EXERCISE DESCRIPTION: Only one stretch of the data below should be repeated: the lines from the line containing "head, jaw, covers, torso, stalk" through the line containing "before = set(bpy.data.objects)", inclusive, exactly as they are.
-- begin SUPPLIED ENTRIES --
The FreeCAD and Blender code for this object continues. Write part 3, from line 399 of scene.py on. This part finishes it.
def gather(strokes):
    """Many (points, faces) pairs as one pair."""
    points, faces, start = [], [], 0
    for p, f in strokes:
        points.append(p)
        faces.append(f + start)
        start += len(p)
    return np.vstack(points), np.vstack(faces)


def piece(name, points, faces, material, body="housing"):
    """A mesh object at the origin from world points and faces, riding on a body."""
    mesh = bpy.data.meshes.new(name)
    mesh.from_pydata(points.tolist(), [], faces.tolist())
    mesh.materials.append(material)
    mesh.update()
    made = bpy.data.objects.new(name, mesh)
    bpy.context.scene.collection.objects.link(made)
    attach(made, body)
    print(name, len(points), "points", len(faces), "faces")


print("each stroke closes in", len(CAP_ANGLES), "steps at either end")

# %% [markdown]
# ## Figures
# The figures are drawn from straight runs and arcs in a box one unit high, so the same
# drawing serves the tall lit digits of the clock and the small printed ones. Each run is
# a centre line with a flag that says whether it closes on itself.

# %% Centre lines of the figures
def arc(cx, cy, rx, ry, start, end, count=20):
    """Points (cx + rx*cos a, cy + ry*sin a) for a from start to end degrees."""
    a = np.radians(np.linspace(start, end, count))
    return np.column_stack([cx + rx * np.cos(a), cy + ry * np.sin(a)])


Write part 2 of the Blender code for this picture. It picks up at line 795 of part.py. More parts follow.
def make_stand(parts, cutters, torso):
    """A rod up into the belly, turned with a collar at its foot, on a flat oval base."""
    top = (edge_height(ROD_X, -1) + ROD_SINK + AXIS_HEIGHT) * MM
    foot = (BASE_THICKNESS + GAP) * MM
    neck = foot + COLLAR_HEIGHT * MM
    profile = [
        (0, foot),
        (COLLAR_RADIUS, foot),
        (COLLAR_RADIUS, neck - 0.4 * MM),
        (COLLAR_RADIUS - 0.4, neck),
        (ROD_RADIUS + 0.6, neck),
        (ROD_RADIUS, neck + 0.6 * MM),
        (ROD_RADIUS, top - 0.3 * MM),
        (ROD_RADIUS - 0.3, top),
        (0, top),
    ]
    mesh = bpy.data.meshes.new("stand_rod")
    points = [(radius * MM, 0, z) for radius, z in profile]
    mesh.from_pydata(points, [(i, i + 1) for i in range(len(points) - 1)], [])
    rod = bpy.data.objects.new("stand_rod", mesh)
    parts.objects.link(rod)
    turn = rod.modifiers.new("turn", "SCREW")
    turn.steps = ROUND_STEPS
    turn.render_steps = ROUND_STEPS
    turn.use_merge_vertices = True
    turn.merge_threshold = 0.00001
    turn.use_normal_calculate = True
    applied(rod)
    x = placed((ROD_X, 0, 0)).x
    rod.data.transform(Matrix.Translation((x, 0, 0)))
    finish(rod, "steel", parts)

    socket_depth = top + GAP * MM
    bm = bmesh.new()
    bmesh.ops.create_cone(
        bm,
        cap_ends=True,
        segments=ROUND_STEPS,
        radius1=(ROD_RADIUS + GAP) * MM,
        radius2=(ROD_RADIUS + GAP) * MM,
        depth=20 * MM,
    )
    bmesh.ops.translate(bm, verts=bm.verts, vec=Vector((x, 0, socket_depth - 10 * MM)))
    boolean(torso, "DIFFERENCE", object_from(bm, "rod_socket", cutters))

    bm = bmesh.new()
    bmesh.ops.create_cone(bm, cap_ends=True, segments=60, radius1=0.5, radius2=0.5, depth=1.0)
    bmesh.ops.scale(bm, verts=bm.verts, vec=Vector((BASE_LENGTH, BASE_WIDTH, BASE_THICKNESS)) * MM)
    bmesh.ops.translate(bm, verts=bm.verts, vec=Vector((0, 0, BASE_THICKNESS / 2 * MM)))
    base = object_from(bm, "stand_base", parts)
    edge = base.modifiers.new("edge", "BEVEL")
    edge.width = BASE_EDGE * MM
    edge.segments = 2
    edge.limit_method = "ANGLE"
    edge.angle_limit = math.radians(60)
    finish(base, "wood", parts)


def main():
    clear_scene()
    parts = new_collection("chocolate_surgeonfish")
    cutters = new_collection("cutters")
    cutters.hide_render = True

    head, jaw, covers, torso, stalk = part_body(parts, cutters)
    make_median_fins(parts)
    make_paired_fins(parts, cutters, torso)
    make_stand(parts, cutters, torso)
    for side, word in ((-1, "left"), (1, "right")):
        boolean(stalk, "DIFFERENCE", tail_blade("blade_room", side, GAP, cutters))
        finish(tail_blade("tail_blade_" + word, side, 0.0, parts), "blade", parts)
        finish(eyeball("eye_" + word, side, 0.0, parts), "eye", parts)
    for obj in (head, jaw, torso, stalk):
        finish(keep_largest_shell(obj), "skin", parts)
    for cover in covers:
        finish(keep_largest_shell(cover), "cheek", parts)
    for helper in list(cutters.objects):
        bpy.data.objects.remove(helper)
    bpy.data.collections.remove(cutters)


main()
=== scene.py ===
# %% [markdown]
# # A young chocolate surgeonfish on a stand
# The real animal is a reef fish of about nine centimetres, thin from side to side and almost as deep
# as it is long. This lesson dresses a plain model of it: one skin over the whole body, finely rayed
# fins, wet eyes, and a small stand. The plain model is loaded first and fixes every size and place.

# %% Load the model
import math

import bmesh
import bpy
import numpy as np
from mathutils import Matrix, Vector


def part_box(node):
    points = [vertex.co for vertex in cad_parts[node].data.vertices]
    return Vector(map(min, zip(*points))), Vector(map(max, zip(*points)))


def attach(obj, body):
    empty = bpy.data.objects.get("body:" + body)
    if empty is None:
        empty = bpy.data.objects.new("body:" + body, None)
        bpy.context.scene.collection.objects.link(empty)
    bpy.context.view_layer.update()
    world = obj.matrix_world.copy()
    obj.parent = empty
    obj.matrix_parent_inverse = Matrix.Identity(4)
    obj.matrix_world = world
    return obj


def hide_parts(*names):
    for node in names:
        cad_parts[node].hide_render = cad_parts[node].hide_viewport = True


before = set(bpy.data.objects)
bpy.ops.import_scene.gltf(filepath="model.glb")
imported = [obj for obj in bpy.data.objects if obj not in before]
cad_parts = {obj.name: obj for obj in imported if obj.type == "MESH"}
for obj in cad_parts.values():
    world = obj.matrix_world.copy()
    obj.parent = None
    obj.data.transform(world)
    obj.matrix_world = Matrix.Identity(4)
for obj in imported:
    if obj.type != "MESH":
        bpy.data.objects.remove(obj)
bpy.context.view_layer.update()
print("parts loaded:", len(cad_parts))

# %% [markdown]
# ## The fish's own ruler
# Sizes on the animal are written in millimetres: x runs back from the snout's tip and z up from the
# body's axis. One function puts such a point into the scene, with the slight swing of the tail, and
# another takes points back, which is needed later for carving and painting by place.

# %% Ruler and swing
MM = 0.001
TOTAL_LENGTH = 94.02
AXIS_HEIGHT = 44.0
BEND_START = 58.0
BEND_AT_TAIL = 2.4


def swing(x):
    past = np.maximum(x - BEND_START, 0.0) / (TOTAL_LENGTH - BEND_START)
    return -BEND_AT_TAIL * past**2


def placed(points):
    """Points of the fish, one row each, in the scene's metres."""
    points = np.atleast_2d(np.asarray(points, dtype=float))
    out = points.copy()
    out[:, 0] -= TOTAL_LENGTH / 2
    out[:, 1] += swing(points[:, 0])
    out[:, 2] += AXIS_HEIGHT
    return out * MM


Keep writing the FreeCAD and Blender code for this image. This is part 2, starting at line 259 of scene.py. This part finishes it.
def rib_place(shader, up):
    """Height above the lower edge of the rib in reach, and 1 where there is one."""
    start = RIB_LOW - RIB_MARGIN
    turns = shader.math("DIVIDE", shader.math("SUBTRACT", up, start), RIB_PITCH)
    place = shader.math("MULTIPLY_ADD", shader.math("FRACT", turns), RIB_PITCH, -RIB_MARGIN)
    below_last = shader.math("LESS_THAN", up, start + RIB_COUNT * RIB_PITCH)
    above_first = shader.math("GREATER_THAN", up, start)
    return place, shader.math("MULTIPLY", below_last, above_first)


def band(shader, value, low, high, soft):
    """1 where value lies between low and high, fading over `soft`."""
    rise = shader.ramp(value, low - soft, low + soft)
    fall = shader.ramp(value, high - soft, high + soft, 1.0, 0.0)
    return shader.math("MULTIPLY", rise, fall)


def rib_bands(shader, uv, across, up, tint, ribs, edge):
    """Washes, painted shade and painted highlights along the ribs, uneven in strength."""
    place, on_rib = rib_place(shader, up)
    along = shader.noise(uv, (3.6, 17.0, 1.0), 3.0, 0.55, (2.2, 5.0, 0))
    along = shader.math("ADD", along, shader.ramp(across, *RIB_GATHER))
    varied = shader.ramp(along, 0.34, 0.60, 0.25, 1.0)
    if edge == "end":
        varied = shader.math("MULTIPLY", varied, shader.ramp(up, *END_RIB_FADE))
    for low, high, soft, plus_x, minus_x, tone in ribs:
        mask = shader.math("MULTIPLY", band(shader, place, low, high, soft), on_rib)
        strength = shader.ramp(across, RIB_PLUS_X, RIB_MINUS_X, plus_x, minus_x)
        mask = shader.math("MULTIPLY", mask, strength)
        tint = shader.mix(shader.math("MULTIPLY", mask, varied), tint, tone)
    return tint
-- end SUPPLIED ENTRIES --
THE OUTPUT:
    head, jaw, covers, torso, stalk = part_body(parts, cutters)
    make_median_fins(parts)
    make_paired_fins(parts, cutters, torso)
    make_stand(parts, cutters, torso)
    for side, word in ((-1, "left"), (1, "right")):
        boolean(stalk, "DIFFERENCE", tail_blade("blade_room", side, GAP, cutters))
        finish(tail_blade("tail_blade_" + word, side, 0.0, parts), "blade", parts)
        finish(eyeball("eye_" + word, side, 0.0, parts), "eye", parts)
    for obj in (head, jaw, torso, stalk):
        finish(keep_largest_shell(obj), "skin", parts)
    for cover in covers:
        finish(keep_largest_shell(cover), "cheek", parts)
    for helper in list(cutters.objects):
        bpy.data.objects.remove(helper)
    bpy.data.collections.remove(cutters)


main()
=== scene.py ===
# %% [markdown]
# # A young chocolate surgeonfish on a stand
# The real animal is a reef fish of about nine centimetres, thin from side to side and almost as deep
# as it is long. This lesson dresses a plain model of it: one skin over the whole body, finely rayed
# fins, wet eyes, and a small stand. The plain model is loaded first and fixes every size and place.

# %% Load the model
import math

import bmesh
import bpy
import numpy as np
from mathutils import Matrix, Vector


def part_box(node):
    points = [vertex.co for vertex in cad_parts[node].data.vertices]
    return Vector(map(min, zip(*points))), Vector(map(max, zip(*points)))


def attach(obj, body):
    empty = bpy.data.objects.get("body:" + body)
    if empty is None:
        empty = bpy.data.objects.new("body:" + body, None)
        bpy.context.scene.collection.objects.link(empty)
    bpy.context.view_layer.update()
    world = obj.matrix_world.copy()
    obj.parent = empty
    obj.matrix_parent_inverse = Matrix.Identity(4)
    obj.matrix_world = world
    return obj


def hide_parts(*names):
    for node in names:
        cad_parts[node].hide_render = cad_parts[node].hide_viewport = True


before = set(bpy.data.objects)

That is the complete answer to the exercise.